> [WHAT TO DO] Beginning with the line that contains "ring = setting_ring()" and ending with the line that contains "points = [vertex.co", reproduce each line exactly; include both and add nothing.

> [RECORDS TO PROCESS]
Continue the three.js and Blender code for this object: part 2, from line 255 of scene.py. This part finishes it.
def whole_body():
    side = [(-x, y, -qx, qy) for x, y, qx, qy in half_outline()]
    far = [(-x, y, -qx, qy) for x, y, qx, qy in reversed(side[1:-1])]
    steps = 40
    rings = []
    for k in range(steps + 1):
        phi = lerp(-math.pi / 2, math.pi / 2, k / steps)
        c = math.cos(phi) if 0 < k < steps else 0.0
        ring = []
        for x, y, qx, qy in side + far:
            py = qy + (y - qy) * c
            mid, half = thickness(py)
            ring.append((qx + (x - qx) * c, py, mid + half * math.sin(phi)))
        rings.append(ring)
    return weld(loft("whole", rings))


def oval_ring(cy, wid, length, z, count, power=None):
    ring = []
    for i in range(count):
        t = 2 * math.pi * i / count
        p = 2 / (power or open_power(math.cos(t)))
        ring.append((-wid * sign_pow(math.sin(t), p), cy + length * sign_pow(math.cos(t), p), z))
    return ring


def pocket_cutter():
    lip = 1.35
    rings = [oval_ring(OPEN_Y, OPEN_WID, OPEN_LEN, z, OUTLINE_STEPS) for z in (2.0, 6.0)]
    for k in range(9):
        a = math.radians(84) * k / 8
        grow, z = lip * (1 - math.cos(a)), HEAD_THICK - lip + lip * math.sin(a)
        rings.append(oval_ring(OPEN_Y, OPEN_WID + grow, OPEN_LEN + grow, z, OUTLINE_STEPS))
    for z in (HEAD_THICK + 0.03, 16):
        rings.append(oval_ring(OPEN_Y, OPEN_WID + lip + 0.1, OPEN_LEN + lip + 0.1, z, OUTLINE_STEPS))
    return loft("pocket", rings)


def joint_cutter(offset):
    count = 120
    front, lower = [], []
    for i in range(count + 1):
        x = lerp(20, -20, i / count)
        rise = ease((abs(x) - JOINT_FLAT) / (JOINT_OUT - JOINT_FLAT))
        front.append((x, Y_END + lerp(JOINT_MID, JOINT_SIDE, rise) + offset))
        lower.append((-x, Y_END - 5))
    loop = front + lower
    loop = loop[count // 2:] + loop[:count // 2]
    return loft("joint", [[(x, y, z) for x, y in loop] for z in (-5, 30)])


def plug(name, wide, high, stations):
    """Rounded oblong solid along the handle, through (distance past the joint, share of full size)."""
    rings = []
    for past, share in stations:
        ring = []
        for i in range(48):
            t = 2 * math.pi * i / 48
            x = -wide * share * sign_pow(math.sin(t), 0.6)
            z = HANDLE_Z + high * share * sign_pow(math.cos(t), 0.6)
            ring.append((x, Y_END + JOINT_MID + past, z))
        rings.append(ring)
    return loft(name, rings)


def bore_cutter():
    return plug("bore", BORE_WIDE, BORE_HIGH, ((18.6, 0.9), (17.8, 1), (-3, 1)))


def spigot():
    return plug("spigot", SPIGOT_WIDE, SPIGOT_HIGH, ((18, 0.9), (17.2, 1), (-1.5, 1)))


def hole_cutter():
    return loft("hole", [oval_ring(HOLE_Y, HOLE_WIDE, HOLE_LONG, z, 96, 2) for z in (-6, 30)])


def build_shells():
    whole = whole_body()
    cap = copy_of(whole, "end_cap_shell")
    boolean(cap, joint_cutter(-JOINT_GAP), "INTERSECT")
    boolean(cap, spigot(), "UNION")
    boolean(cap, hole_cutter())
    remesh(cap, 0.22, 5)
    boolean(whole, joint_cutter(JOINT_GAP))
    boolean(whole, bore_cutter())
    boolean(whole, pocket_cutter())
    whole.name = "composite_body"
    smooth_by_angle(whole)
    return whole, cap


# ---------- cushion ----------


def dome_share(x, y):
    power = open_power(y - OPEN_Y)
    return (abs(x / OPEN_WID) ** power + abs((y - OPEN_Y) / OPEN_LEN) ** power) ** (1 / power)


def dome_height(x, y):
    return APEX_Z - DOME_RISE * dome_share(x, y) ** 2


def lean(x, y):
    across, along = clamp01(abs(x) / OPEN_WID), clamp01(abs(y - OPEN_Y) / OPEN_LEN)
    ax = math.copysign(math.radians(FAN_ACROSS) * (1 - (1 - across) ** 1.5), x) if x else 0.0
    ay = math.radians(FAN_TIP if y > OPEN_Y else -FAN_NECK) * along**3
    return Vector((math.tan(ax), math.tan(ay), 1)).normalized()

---

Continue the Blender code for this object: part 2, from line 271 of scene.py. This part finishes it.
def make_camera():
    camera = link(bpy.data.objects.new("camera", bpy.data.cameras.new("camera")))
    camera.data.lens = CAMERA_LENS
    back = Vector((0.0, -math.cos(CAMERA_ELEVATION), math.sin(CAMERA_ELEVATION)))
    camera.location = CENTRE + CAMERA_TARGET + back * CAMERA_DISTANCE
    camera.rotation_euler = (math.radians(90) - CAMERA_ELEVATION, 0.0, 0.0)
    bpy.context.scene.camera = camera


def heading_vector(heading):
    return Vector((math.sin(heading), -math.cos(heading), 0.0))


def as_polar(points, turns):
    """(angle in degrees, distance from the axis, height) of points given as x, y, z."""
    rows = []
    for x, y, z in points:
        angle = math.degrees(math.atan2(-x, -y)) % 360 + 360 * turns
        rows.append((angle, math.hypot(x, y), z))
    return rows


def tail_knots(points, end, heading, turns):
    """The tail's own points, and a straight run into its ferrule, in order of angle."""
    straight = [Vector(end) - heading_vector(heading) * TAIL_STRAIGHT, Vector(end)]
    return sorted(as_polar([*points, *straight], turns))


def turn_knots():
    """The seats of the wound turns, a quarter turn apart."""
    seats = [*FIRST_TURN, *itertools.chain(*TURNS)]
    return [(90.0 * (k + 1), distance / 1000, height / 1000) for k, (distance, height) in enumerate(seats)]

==

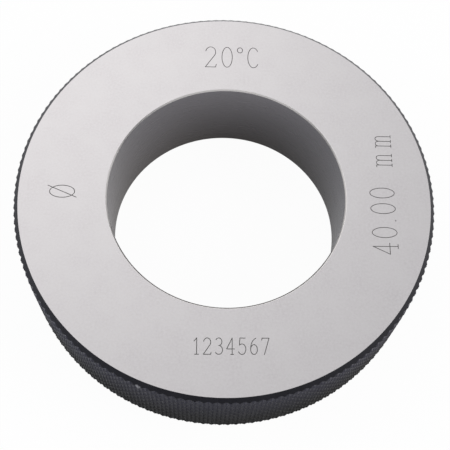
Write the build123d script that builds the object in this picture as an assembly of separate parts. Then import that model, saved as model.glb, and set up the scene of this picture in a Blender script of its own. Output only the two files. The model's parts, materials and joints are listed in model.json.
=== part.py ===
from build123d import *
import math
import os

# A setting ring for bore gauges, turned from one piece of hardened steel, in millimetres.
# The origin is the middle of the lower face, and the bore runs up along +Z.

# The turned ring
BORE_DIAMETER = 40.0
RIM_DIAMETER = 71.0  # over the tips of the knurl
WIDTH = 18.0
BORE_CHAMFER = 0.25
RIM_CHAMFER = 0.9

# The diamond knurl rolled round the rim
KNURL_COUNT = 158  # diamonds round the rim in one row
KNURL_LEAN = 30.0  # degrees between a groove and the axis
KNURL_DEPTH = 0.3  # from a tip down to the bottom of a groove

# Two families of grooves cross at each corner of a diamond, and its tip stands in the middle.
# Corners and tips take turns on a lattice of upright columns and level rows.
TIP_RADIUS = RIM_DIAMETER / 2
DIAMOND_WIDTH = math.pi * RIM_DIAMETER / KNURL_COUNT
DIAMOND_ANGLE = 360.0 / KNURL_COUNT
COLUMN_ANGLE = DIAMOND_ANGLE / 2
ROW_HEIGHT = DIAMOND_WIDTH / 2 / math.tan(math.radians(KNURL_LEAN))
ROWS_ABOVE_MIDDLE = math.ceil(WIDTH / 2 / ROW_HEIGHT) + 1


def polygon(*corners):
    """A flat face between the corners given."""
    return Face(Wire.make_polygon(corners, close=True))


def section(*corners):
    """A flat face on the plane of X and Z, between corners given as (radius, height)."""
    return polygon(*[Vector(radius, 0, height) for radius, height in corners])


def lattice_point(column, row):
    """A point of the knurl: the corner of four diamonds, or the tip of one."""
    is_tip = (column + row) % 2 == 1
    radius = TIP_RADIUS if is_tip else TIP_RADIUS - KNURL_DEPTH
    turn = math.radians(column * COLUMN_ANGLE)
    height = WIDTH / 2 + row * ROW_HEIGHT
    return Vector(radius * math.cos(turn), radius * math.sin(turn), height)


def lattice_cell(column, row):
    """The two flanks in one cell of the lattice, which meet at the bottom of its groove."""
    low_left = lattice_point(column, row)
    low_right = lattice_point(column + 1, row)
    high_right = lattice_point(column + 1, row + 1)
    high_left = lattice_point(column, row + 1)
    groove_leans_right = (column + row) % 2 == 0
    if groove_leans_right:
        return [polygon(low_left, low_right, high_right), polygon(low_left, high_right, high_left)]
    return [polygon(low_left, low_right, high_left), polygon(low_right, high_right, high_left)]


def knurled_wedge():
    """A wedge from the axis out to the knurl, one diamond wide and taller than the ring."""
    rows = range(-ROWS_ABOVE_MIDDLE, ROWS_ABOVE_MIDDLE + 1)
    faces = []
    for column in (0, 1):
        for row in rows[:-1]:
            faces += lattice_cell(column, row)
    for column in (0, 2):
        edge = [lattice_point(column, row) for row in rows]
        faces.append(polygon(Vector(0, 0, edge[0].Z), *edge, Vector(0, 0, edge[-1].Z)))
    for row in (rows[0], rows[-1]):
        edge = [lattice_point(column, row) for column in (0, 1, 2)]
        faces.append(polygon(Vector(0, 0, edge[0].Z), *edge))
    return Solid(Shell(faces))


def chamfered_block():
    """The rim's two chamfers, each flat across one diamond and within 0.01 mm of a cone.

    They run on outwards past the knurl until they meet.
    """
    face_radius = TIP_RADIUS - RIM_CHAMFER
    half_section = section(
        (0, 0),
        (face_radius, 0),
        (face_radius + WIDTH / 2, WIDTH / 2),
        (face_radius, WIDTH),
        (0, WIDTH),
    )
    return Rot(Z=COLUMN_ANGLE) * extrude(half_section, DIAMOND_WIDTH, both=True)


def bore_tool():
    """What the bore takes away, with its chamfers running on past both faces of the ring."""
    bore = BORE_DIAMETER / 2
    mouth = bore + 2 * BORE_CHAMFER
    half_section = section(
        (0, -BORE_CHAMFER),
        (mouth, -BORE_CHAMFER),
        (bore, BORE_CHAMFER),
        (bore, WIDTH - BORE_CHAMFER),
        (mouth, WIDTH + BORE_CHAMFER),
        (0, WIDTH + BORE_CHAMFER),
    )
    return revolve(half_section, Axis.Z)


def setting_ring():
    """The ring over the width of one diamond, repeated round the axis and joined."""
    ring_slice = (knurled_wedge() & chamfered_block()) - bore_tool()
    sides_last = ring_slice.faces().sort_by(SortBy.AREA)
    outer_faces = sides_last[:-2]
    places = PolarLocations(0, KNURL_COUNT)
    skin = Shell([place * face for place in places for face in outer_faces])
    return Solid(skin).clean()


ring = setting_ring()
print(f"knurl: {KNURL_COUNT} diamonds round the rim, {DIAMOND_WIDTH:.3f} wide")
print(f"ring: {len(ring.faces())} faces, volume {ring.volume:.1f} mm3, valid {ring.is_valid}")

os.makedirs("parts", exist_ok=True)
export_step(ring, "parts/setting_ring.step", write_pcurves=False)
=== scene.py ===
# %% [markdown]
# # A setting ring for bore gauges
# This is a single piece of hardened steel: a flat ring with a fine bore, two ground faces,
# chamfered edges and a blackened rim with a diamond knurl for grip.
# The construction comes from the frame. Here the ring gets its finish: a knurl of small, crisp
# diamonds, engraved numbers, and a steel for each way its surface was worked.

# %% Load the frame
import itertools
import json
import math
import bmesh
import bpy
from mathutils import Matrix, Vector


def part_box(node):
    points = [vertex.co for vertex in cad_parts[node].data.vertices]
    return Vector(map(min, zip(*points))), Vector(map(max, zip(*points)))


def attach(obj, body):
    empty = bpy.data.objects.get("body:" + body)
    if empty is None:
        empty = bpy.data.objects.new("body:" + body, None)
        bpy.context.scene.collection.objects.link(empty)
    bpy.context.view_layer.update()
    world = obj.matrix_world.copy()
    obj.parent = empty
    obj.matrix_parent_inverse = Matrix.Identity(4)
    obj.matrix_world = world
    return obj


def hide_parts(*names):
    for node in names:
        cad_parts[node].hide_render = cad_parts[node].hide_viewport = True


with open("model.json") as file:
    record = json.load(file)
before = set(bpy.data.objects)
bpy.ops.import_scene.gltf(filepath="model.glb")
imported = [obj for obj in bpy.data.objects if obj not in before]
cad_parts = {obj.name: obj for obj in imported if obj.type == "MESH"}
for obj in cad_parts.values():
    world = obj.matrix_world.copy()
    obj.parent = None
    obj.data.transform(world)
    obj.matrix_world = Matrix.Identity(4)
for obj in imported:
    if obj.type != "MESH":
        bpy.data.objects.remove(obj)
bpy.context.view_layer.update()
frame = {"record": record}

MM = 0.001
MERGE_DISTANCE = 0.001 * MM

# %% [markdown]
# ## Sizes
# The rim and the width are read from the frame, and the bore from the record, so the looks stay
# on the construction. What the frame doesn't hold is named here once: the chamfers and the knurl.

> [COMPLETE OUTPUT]
ring = setting_ring()
print(f"knurl: {KNURL_COUNT} diamonds round the rim, {DIAMOND_WIDTH:.3f} wide")
print(f"ring: {len(ring.faces())} faces, volume {ring.volume:.1f} mm3, valid {ring.is_valid}")

os.makedirs("parts", exist_ok=True)
export_step(ring, "parts/setting_ring.step", write_pcurves=False)
=== scene.py ===
# %% [markdown]
# # A setting ring for bore gauges
# This is a single piece of hardened steel: a flat ring with a fine bore, two ground faces,
# chamfered edges and a blackened rim with a diamond knurl for grip.
# The construction comes from the frame. Here the ring gets its finish: a knurl of small, crisp
# diamonds, engraved numbers, and a steel for each way its surface was worked.

# %% Load the frame
import itertools
import json
import math
import bmesh
import bpy
from mathutils import Matrix, Vector


def part_box(node):
    points = [vertex.co for vertex in cad_parts[node].data.vertices]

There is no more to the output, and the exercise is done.